Copy these lines exactly and nothing else: from the line holding "in imported if" to the line holding "obj.matrix_world = Matrix.Identity(4)", both lines included.

╭─ DATA LINES

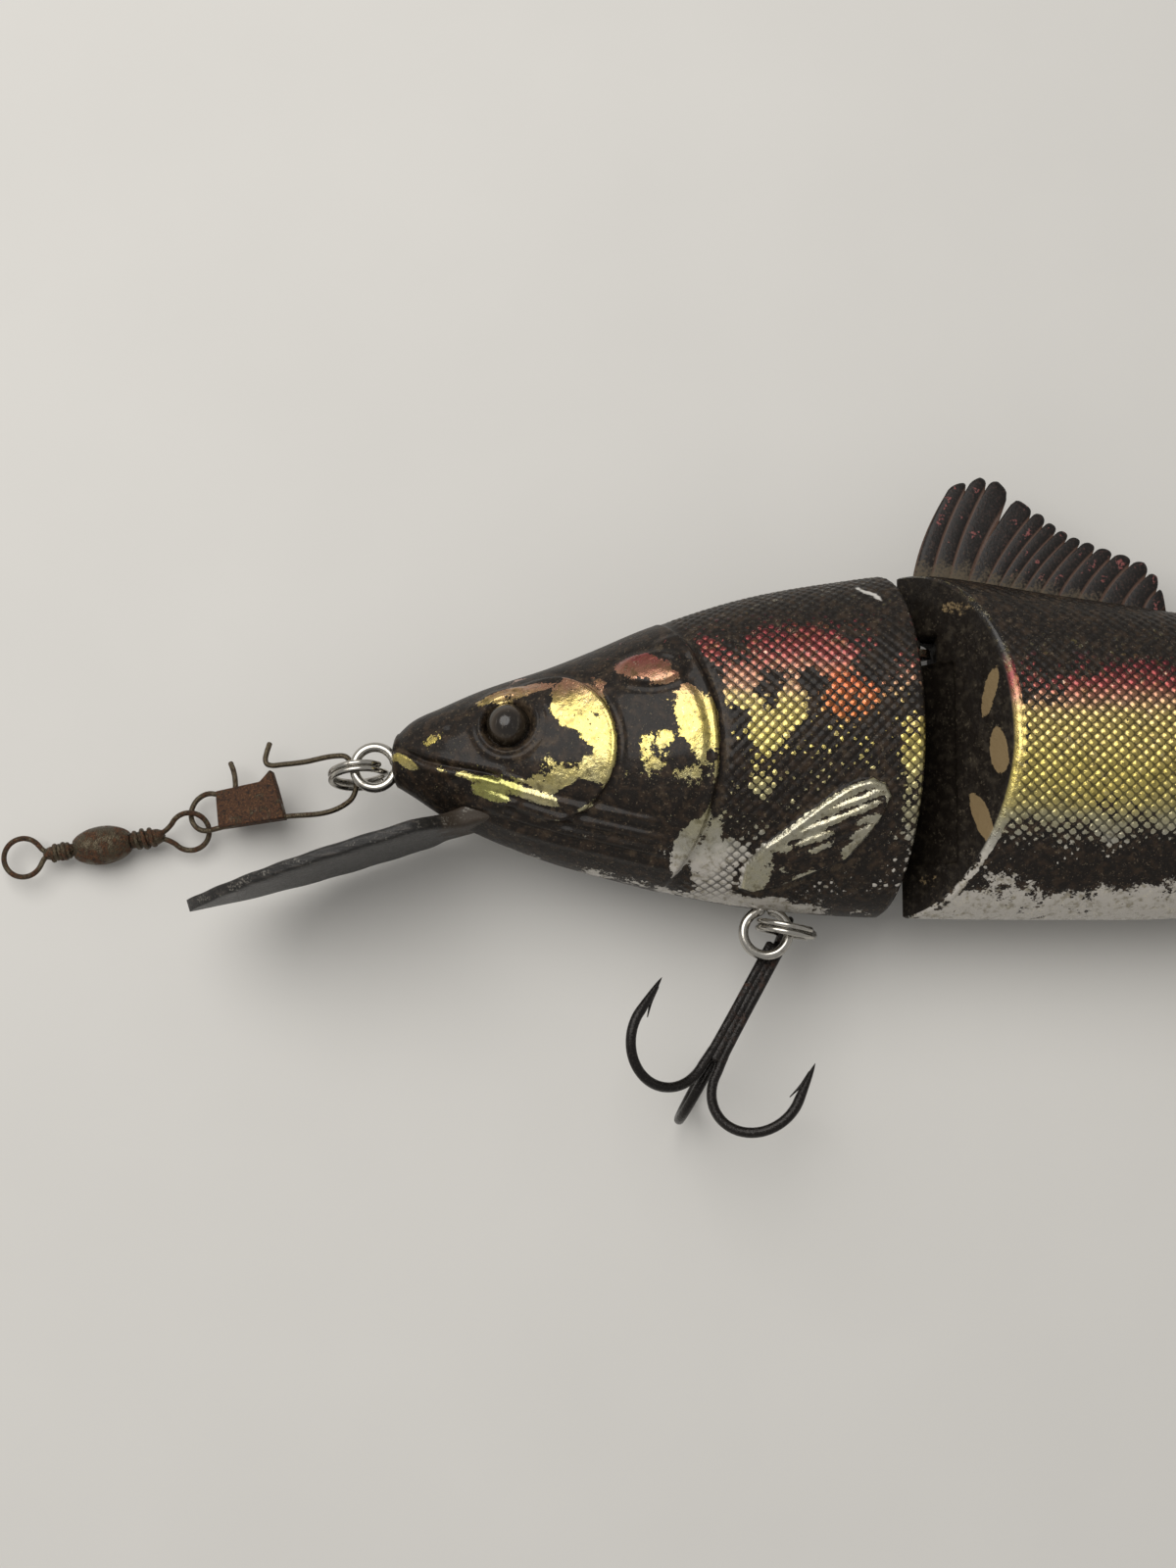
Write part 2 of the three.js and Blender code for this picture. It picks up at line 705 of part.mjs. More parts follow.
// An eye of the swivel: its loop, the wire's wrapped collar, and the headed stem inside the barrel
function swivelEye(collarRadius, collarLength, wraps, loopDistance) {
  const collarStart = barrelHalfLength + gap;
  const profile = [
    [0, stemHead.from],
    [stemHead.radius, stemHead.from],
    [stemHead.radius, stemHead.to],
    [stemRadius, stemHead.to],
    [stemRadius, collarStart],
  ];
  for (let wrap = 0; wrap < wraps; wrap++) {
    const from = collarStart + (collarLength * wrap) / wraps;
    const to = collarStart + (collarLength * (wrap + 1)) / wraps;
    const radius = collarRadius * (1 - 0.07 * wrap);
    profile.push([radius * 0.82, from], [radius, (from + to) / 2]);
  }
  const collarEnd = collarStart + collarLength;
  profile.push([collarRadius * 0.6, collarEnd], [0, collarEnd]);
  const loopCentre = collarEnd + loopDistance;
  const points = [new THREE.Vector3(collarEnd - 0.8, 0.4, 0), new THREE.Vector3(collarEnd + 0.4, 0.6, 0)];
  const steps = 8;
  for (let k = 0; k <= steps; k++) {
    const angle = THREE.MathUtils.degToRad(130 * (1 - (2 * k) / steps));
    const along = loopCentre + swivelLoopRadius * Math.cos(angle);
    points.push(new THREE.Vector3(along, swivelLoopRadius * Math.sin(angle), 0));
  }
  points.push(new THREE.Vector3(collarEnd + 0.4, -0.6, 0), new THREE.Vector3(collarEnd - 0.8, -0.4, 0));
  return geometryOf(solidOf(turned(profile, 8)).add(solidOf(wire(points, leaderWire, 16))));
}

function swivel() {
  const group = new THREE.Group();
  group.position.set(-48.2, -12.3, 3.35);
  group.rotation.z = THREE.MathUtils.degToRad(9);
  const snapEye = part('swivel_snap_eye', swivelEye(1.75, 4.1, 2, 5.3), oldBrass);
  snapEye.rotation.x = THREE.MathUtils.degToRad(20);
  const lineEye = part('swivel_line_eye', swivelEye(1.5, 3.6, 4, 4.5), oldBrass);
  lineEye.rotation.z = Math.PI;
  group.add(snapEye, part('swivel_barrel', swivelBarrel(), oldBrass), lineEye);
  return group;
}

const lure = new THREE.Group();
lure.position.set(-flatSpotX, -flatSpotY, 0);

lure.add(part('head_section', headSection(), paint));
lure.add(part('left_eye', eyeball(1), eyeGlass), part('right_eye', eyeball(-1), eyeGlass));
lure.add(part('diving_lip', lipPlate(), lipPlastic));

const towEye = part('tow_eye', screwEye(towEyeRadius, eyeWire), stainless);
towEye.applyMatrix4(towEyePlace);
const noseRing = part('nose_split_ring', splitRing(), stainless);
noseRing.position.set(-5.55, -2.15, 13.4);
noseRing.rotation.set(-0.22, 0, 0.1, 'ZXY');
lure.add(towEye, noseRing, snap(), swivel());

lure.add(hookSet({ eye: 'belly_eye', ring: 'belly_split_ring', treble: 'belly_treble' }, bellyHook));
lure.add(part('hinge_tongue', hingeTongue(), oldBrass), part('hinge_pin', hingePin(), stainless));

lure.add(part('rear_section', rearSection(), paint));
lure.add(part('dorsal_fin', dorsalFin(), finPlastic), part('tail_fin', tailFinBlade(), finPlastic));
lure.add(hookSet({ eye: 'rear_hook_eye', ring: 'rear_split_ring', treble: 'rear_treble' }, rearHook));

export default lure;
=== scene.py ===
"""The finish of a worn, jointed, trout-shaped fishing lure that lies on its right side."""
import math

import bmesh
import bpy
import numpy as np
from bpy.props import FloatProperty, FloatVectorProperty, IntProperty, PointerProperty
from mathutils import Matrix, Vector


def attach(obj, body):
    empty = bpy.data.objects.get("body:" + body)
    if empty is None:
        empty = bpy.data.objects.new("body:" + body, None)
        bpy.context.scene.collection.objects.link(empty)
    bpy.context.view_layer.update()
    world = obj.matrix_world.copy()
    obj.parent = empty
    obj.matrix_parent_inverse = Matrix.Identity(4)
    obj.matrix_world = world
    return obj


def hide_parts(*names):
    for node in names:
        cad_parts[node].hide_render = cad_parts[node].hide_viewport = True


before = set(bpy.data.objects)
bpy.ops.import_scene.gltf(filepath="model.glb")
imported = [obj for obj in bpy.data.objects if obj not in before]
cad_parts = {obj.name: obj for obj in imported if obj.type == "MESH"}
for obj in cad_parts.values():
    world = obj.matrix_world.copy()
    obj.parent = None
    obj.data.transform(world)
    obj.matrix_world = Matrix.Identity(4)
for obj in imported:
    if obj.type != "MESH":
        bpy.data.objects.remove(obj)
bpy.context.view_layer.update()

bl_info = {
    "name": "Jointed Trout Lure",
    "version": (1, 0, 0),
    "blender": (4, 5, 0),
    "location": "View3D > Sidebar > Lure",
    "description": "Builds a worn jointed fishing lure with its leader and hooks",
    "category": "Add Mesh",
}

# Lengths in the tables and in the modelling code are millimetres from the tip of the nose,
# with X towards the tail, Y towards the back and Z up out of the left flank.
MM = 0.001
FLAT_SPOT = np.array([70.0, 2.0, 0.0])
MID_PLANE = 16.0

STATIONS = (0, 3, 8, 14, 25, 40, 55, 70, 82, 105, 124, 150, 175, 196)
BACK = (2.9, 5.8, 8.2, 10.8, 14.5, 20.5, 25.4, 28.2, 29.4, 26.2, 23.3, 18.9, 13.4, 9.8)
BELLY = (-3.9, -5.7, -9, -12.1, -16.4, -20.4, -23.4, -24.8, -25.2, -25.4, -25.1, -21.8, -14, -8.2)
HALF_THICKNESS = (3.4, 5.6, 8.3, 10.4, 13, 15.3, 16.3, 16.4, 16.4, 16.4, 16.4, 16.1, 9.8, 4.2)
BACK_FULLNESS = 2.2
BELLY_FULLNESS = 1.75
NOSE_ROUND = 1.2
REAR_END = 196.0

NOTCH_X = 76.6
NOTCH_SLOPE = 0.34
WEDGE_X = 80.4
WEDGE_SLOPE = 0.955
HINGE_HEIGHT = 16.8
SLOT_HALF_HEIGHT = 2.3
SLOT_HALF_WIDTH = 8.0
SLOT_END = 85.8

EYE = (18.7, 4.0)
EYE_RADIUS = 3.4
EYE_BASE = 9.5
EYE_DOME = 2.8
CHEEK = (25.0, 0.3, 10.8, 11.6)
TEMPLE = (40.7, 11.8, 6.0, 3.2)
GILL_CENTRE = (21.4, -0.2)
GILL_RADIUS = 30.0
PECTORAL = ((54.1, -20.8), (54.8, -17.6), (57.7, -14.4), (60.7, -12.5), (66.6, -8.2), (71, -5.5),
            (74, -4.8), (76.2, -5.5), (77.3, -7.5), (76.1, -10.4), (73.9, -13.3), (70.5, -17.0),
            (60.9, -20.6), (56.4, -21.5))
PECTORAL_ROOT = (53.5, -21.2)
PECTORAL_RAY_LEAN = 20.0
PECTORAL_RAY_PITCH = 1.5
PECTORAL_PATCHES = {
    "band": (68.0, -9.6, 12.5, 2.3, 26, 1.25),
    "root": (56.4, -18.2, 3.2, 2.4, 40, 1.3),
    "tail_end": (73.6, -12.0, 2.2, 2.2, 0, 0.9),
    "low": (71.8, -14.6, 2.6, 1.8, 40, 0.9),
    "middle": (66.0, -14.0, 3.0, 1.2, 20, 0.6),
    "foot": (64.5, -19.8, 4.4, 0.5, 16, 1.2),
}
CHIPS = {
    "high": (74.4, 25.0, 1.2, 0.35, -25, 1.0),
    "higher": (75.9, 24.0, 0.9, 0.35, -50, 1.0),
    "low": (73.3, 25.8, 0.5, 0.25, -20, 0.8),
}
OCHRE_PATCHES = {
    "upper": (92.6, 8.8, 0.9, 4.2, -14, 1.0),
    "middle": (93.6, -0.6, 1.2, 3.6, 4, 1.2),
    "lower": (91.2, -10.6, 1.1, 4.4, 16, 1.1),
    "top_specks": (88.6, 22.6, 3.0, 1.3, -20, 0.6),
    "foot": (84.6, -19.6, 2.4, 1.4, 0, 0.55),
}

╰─

## OUTPUT FOR THIS EXERCISE
cad_parts = {obj.name: obj for obj in imported if obj.type == "MESH"}
for obj in cad_parts.values():
    world = obj.matrix_world.copy()
    obj.parent = None
    obj.data.transform(world)
    obj.matrix_world = Matrix.Identity(4)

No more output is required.